There are a lot of polling companies out there and some tend to skew left and others right. Given the new paradigm that says everyone IS entitled to their own facts, it only stands to reason that the two busiest polling companies in the business are PPP, a Democratic polling company, and Rasmussen Reports, which does not call itself a Republican polling company, even though Scott Rasmussen is the go-to guy for spin on polling numbers on Fox News, which does not call itself the propaganda arm of the Republican Party, though that is the conventional wisdom.

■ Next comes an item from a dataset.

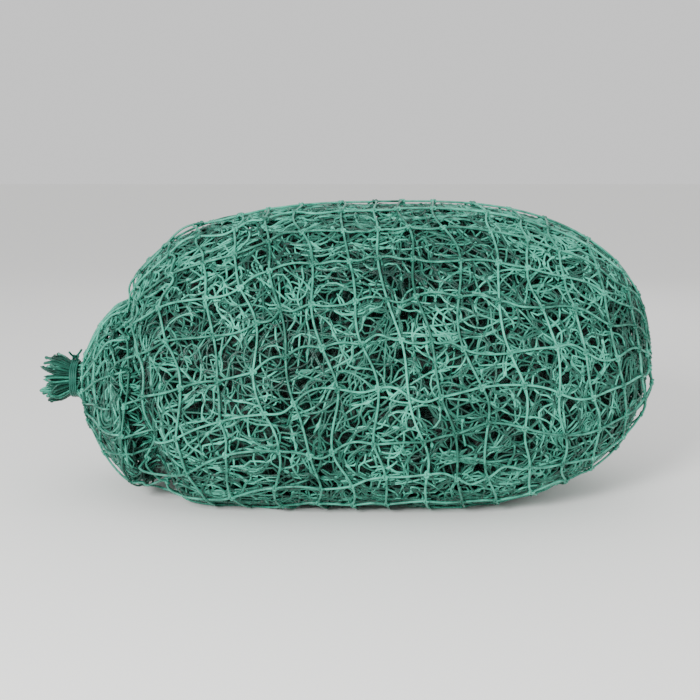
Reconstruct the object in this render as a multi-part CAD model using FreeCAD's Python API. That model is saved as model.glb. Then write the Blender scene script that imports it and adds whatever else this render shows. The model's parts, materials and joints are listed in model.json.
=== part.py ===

As of this Saturday, looking at the polls I'm using to produce the Confidence of Victory numbers I report every Sunday, PPP is the somewhat busier bee of the two. There are some states with very little polling data, so I use the most recent poll, ignoring polls that were many weeks old when the new data came out. PPP is the poll of record in six of these states, while Rasmussen is the poll of record in four of these states.


There are also states where there has been so much polling I use the median poll as the poll of record.  A poll can either be the leftmost, the median or the rightmost in these cases.

Leftmost cases: PPP 5, Rasmussen 2
Median poll: PPP 3, Rasmussen 1
Rightmost cases: PPP 1, Rasmussen 3

So as we might expect, Rasmussen polling methods lean towards the conservative side and PPP leans to the liberal side. PPP is in the middle about 20%, while Rasmussen only hits the middle 10% of the time. PPP is not one of the companies that produces a daily tracking poll and I commend them for it. The popular vote doesn't decide the presidency, as anyone whose memory can stretch back twelve years will recall.  Rasmussen, Gallup and Ipsos do the daily tracking, and Rasmussen is often the odd poll out to the right.  Besides the waste of energy of producing daily tracking, Rasmussen has decided on a policy of not calling people with cell phones, which means they miss the growing part of the population without landlines.

All of this is commentary way too early to tell what will happen. The pudding gets proved in November and if we use the rules of polling, the polls today only give us a snapshot of the situation now. I will do a post-mortem after election day, but I will only pass judgment on the polls produced within a week or so of election day.